**INFORMATION PROVIDED**:
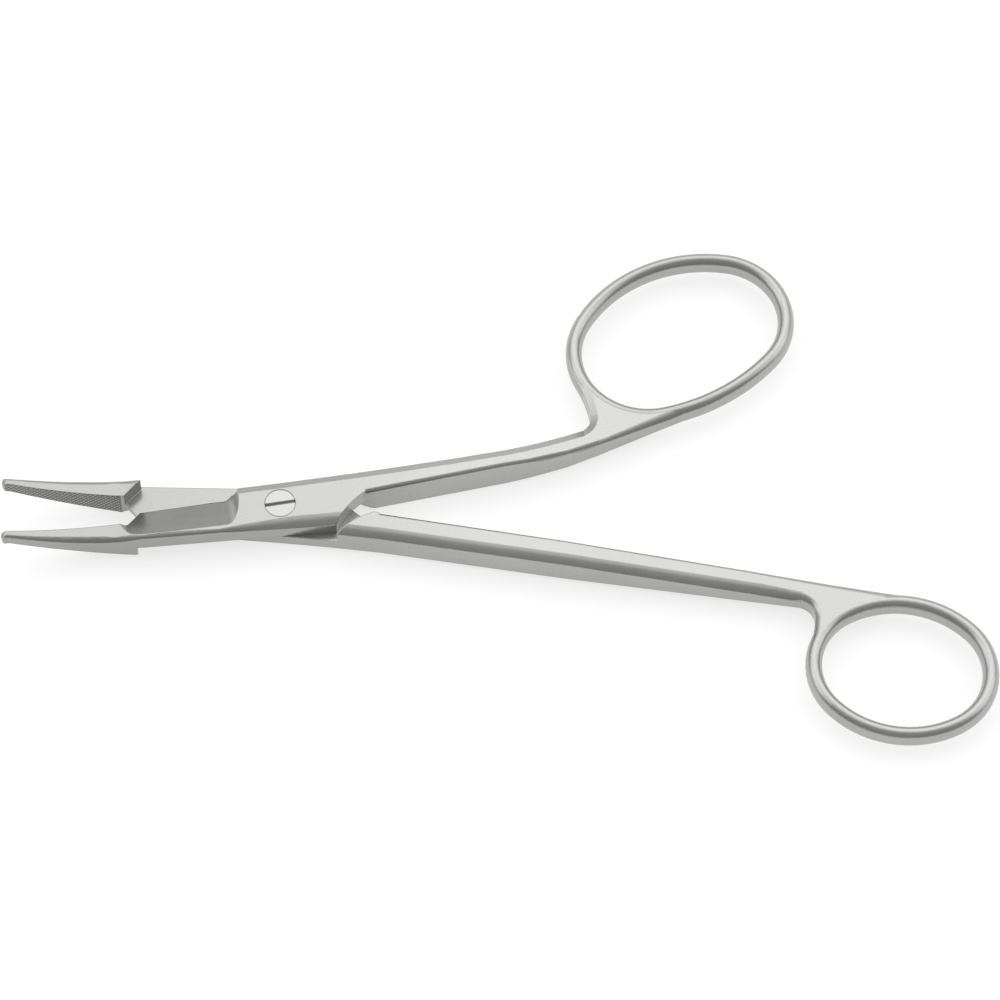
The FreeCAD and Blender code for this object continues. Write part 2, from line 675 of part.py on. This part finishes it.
def finger_half():
    reach, offset = dim("finger_reach"), dim("ring_offset") + RING_SHIFT
    outer = [((reach * 0.053, JOINT_SIDE + offset * 0.016), (reach * 0.169, JOINT_SIDE + offset * 0.044)),
             ((reach * 0.865, JOINT_SIDE + offset * 0.342),)]
    return {
        "rise": -1,
        "corner": dim("finger_corner"),
        "oval": Oval((reach, offset), dim("finger_ring_spacing"), FINGER_TILT, dim("finger_ring_radius"),
                     dim("finger_ring_radius"), FINGER_SIDE_RADIUS, FINGER_SIDE_RADIUS),
        "knee": [((reach * 0.156, offset * 0.028),)],
        "sink": 5.0,
        "outer_start": (JOINT_X, JOINT_SIDE),
        "outer": outer,
        "outer_stations": [reach * share for share in (0.0, 0.053, 0.11, 0.169, 0.8)],
        "outer_growth": [(reach * 0.8, 1.55), (reach * 0.865, 1.0)],
        "outer_rolled": True,
        "inner_growth": [(reach * share, grown) for share, grown in
                         ((0.165, 0.0), (0.474, 0.0), (0.78, 0.2), (0.9, 0.6), (1.0, 0.95), (1.09, 1.0))],
        "web_start": outer[-1][-1],
        "web_heading": angle_of(outer[0][-1], outer[-1][-1]),
        "web_radius": reach * 0.1475,
        "web_angle": 196.0,
        "web_end_angle": 160.0,
        "taper": [(reach * 0.474, HALF), (reach * 0.91, CREST - 0.05), (reach, CREST - 0.07)],
    }



# Pivot screw, in the working frame of the thumb half: flush head on top, flush end underneath

def build_screw():
    body = doc.addObject("PartDesign::Body", "pivot_screw")
    body.Label = "pivot_screw"
    head, stem = dim("screw_head_diameter") / 2, dim("screw_diameter") / 2
    under_head = HALF - dim("screw_head_height")
    flush = dim("lap_clearance")
    top = HALF - flush
    profile = new_sketch(body, "screw_profile", SIDE)
    draw_chain(profile, (0.0, -top), [((stem, -top),), ((stem, under_head),), ((head, under_head),),
                                     ((head, top),), ((0.0, top),), ((0.0, -top),)])
    turned = feature(body, "Revolution", "screw_turned", profile, Angle=360)
    turned.ReferenceAxis = (profile, ["V_Axis"])
    slot_turn = Rotation(Vector(0, 0, 1), dim("slot_angle"))
    slot_floor = Placement(Vector(0, 0, HALF - dim("slot_depth")), slot_turn)
    slot = new_sketch(body, "screw_slot_outline", slot_floor)
    side, end = dim("slot_width") / 2, head + 1.0
    draw_chain(slot, (-end, -side), [((end, -side),), ((end, side),), ((-end, side),), ((-end, -side),)])
    feature(body, "Pocket", "screw_slot", slot, Type=0, Length=HALF, Reversed=True)
    return body


thumb = build_half("thumb_ring_half", thumb_half())
finger = build_half("finger_ring_half", finger_half())
clearance = dim("screw_clearance")
bore(thumb, "head_seat", dim("screw_head_diameter") / 2 + clearance, dim("screw_head_height"))
bore(thumb, "thumb_bore", dim("screw_diameter") / 2 + clearance, THICKNESS)
bore(finger, "finger_bore", dim("screw_diameter") / 2 + clearance, THICKNESS)
screw = build_screw()
doc.recompute()

thumb.Placement = Placement(Vector(0, 0, HALF), Rotation(Vector(0, 0, 1), dim("thumb_open")))
turned_over_x = Rotation(Vector(0, 0, 1), -dim("finger_open")).multiply(Rotation(Vector(1, 0, 0), 180))
finger.Placement = Placement(Vector(0, 0, HALF), turned_over_x)
screw.Placement = Placement(Vector(0, 0, HALF), Rotation())
doc.recompute()

PIECES = (thumb, finger, screw)
for item in doc.Objects:
    if "Invalid" in item.State or "Error" in item.State:
        raise RuntimeError("%s did not build: %s" % (item.Label, item.State))
for body in PIECES:
    if body.Shape.isNull() or not body.Shape.isValid() or len(body.Shape.Solids) != 1:
        raise RuntimeError("%s is not one valid solid" % body.Label)
    print(body.Label, round(body.Shape.Volume, 2), body.Shape.BoundBox)

os.makedirs("parts", exist_ok=True)
for body in PIECES:
    body.Shape.exportStep("parts/%s.step" % body.Label)
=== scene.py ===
import math

import bpy
from mathutils import Matrix, Vector

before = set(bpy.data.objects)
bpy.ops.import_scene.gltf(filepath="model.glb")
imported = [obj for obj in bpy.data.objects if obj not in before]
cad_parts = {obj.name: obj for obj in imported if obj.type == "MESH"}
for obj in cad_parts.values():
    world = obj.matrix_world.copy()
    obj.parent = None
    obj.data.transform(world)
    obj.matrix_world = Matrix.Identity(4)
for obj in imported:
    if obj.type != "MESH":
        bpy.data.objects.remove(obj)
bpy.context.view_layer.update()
scene = bpy.context.scene


# Node helpers

class Tree:
    """A material's node tree, built by short calls."""

    def __init__(self, name):
        self.material = bpy.data.materials.new(name)
        self.material.use_nodes = True
        self.nodes = self.material.node_tree.nodes
        self.links = self.material.node_tree.links
        self.nodes.clear()
        self.output = self.nodes.new("ShaderNodeOutputMaterial")
        self.shader = self.nodes.new("ShaderNodeBsdfPrincipled")
        self.link(self.shader.outputs["BSDF"], self.output.inputs["Surface"])

    def link(self, source, target):
        self.links.new(source, target)

    def feed(self, socket, value):
        if isinstance(value, bpy.types.NodeSocket):
            self.link(value, socket)
        else:
            socket.default_value = value

    def node(self, kind, inputs=None, **settings):
        item = self.nodes.new("ShaderNode" + kind)
        for key, value in settings.items():
            setattr(item, key, value)
        for key, value in (inputs or {}).items():
            self.feed(item.inputs[key], value)
        return item

    def math(self, operation, a, b=0.0):
        item = self.node("Math", operation=operation)
        self.feed(item.inputs[0], a)
        self.feed(item.inputs[1], b)
        return item.outputs[0]

    def times(self, *factors):
        product = factors[0]
        for factor in factors[1:]:
            product = self.math("MULTIPLY", product, factor)
        return product

    def turned(self, turn, output="Object", kind="POINT"):
        """Object coordinates or normals, turned about Z until X runs along the half."""
        place = self.node("TexCoord").outputs[output]
        inputs = {"Vector": place, "Rotation": (0.0, 0.0, turn)}
        return self.node("Mapping", inputs, vector_type=kind).outputs["Vector"]

    def axes(self, vector):
        return self.node("SeparateXYZ", {"Vector": vector}).outputs

    def noise(self, vector, cells, detail):
        """Noise with the given cells per metre along each axis."""
        scaled = self.node("Mapping", {"Vector": vector, "Scale": cells}).outputs["Vector"]
        inputs = {"Vector": scaled, "Scale": 1.0, "Detail": detail, "Roughness": NOISE_ROUGHNESS}
        return self.node("TexNoise", inputs).outputs["Fac"]

    def spread(self, value, low, high, out_low, out_high):
        item = self.node("MapRange", {"Value": value, "From Min": low, "From Max": high,
                                      "To Min": out_low, "To Max": out_high})
        return item.outputs["Result"]

    def bump(self, height, strength, distance, normal):
        inputs = {"Height": height, "Strength": strength, "Distance": distance, "Normal": normal}
        return self.node("Bump", inputs).outputs["Normal"]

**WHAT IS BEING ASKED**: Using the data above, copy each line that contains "name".

**SOLUTION FOR THIS TASK**:
cad_parts = {obj.name: obj for obj in imported if obj.type == "MESH"}
    def __init__(self, name):
        self.material = bpy.data.materials.new(name)